▶ EXERCISE: Look in the material below for the line with "sculpt_neck(clay, head)" and the line with "obj.data.transform(world)", then set down exactly those two lines and all lines between, nothing more.

▶ INPUT RECORDS:
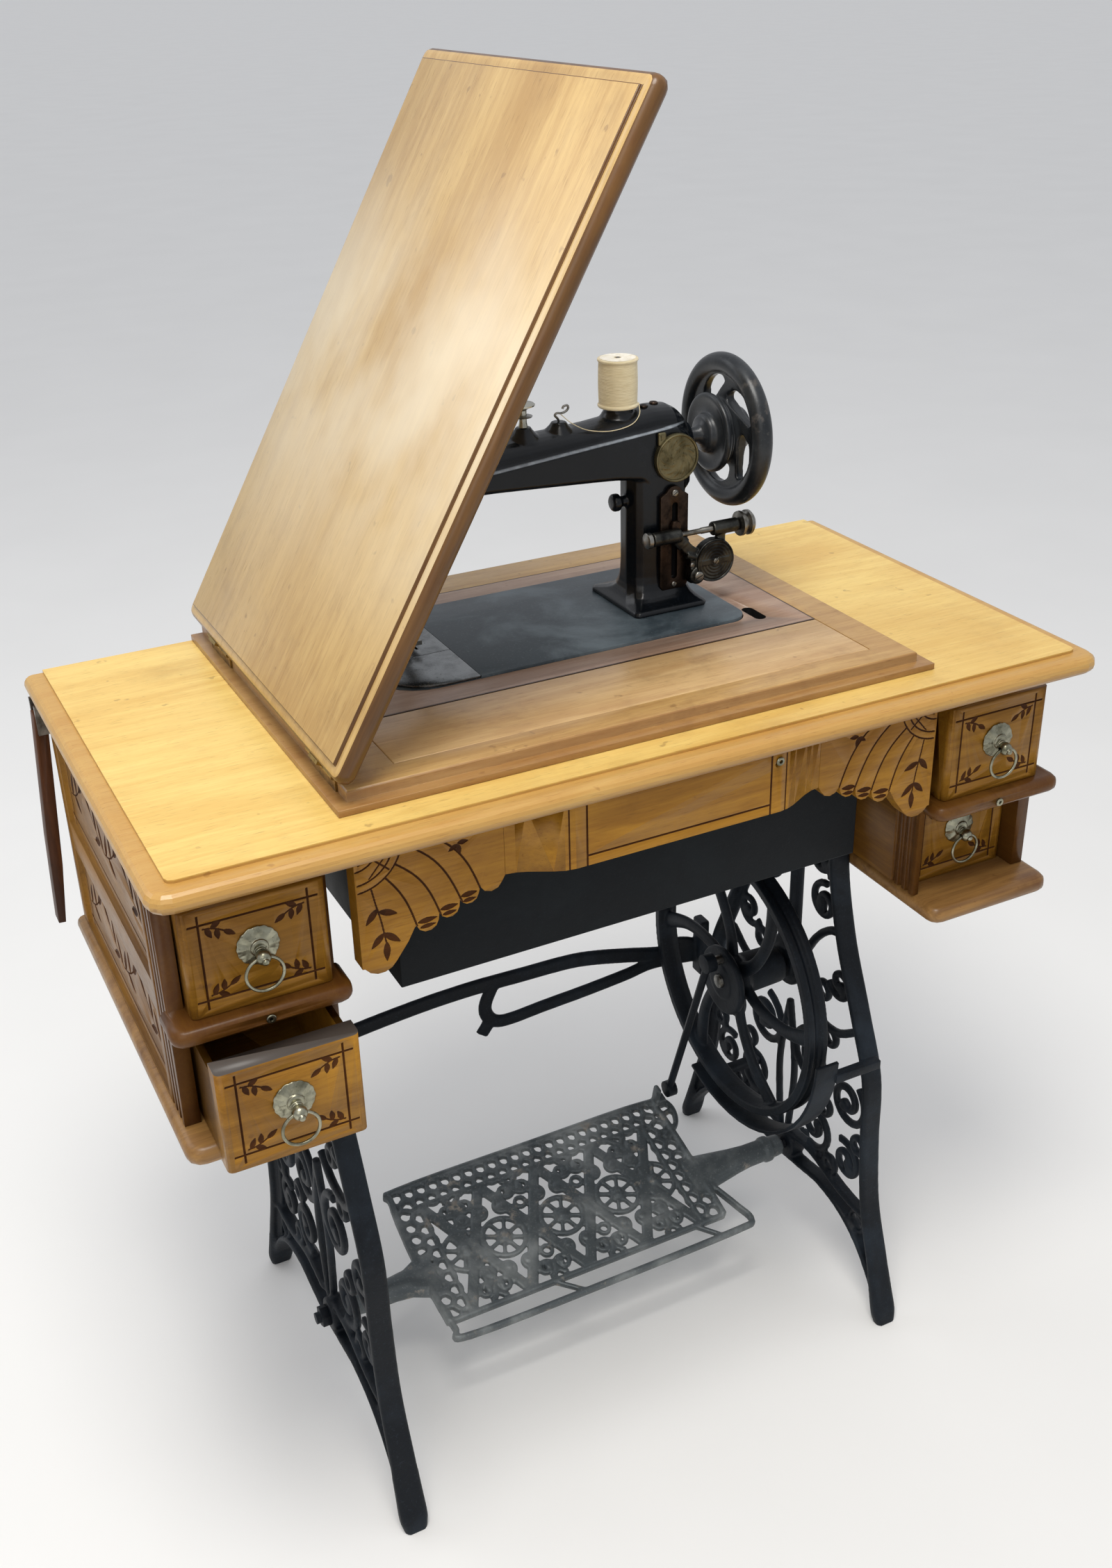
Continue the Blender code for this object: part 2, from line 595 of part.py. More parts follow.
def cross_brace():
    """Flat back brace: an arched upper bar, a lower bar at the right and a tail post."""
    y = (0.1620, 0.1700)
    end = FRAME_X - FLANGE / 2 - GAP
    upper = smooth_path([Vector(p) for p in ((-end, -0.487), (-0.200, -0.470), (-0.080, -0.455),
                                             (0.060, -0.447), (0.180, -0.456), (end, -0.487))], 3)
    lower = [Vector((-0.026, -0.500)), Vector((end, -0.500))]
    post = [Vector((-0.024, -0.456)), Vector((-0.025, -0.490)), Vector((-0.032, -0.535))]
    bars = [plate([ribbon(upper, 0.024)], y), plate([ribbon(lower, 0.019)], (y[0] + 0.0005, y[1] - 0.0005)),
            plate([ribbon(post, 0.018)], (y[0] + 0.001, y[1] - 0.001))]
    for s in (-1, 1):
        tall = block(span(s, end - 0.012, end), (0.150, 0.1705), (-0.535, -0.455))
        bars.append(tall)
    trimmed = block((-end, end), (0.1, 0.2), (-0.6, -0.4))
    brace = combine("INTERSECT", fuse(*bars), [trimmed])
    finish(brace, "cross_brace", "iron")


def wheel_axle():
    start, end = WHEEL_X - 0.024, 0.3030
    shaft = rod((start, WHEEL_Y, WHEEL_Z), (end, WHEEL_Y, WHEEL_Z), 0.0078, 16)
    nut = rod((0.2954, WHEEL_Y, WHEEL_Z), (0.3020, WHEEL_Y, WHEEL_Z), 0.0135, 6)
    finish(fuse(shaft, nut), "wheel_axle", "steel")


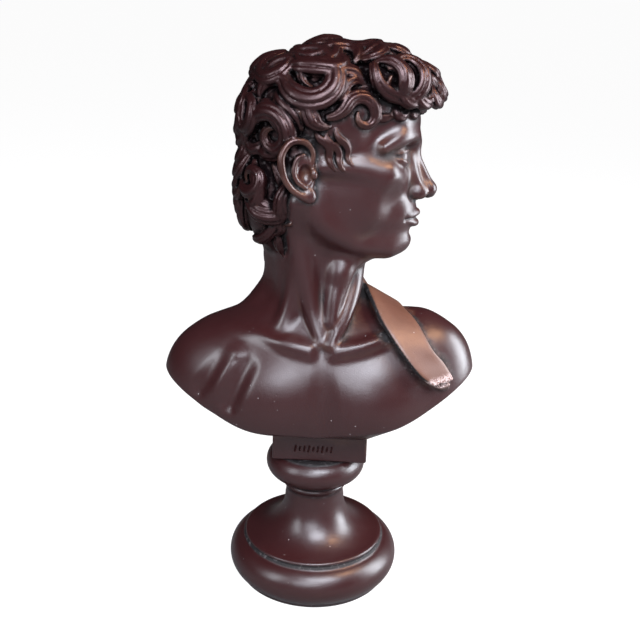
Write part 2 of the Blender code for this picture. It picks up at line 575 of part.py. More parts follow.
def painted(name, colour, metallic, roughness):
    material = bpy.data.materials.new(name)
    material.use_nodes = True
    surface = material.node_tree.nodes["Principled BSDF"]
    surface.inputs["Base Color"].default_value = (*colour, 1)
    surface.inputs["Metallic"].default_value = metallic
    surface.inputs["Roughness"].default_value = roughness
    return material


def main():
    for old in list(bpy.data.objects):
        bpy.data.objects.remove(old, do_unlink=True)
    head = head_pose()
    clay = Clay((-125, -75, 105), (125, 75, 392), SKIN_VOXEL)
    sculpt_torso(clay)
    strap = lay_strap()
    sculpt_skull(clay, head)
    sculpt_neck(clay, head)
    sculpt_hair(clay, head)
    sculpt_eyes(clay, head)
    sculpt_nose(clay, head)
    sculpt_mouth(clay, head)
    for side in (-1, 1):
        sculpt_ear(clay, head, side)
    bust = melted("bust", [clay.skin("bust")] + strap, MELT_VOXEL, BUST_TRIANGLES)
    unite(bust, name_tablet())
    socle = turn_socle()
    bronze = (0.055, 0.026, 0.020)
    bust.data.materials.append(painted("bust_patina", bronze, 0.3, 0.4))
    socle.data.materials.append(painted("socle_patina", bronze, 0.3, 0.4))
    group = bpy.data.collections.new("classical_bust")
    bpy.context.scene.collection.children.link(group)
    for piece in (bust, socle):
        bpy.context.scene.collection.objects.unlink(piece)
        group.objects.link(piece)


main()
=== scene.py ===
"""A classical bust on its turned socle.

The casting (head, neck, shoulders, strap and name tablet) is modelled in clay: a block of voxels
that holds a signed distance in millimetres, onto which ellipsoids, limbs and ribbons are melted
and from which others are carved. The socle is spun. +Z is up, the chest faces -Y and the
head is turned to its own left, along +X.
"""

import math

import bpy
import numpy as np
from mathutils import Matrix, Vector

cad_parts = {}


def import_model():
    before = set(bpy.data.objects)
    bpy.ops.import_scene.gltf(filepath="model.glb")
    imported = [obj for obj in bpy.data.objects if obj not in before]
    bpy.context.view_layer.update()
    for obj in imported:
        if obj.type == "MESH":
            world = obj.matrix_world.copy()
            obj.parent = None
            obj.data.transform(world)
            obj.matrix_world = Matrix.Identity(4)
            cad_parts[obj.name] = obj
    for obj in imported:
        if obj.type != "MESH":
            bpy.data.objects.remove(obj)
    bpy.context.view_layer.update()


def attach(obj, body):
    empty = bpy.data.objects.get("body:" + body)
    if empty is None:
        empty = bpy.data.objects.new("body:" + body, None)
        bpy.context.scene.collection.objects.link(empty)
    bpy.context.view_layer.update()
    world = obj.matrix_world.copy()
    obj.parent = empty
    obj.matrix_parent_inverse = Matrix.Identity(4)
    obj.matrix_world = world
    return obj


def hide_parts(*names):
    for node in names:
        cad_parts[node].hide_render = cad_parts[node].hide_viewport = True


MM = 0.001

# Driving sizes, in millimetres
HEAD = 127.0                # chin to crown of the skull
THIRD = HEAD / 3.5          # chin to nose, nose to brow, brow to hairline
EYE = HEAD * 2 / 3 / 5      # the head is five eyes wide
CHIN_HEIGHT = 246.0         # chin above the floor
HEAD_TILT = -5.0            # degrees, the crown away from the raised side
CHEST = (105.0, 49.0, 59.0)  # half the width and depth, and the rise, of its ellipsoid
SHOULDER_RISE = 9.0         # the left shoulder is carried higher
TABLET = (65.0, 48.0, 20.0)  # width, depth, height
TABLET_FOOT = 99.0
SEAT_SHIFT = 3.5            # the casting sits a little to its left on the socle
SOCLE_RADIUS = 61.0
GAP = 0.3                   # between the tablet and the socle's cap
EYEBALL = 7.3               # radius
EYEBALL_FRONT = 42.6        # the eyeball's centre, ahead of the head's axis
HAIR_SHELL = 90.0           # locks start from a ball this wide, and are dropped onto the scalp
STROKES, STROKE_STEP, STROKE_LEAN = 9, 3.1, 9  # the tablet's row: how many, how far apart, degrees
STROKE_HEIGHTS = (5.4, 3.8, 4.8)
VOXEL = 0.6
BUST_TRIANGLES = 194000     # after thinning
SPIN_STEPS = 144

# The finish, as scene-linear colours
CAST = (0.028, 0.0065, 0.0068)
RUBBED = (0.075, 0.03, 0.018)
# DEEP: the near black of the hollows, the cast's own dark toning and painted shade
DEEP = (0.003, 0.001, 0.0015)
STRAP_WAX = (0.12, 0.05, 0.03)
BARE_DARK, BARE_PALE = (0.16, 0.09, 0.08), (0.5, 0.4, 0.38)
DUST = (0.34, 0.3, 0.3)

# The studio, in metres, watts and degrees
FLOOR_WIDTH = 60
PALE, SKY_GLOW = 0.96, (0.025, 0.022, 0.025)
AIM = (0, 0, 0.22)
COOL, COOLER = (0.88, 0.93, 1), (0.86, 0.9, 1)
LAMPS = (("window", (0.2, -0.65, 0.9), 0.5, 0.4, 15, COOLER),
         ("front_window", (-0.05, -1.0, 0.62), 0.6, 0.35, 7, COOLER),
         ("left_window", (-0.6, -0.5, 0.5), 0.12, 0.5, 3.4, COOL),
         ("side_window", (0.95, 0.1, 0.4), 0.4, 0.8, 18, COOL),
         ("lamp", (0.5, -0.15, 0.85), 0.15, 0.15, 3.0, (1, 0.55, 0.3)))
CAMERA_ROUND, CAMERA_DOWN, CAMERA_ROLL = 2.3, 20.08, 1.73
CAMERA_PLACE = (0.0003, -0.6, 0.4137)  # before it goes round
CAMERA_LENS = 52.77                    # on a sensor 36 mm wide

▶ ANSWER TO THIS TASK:
    sculpt_neck(clay, head)
    sculpt_hair(clay, head)
    sculpt_eyes(clay, head)
    sculpt_nose(clay, head)
    sculpt_mouth(clay, head)
    for side in (-1, 1):
        sculpt_ear(clay, head, side)
    bust = melted("bust", [clay.skin("bust")] + strap, MELT_VOXEL, BUST_TRIANGLES)
    unite(bust, name_tablet())
    socle = turn_socle()
    bronze = (0.055, 0.026, 0.020)
    bust.data.materials.append(painted("bust_patina", bronze, 0.3, 0.4))
    socle.data.materials.append(painted("socle_patina", bronze, 0.3, 0.4))
    group = bpy.data.collections.new("classical_bust")
    bpy.context.scene.collection.children.link(group)
    for piece in (bust, socle):
        bpy.context.scene.collection.objects.unlink(piece)
        group.objects.link(piece)


main()
=== scene.py ===
"""A classical bust on its turned socle.

The casting (head, neck, shoulders, strap and name tablet) is modelled in clay: a block of voxels
that holds a signed distance in millimetres, onto which ellipsoids, limbs and ribbons are melted
and from which others are carved. The socle is spun. +Z is up, the chest faces -Y and the
head is turned to its own left, along +X.
"""

import math

import bpy
import numpy as np
from mathutils import Matrix, Vector

cad_parts = {}


def import_model():
    before = set(bpy.data.objects)
    bpy.ops.import_scene.gltf(filepath="model.glb")
    imported = [obj for obj in bpy.data.objects if obj not in before]
    bpy.context.view_layer.update()
    for obj in imported:
        if obj.type == "MESH":
            world = obj.matrix_world.copy()
            obj.parent = None
            obj.data.transform(world)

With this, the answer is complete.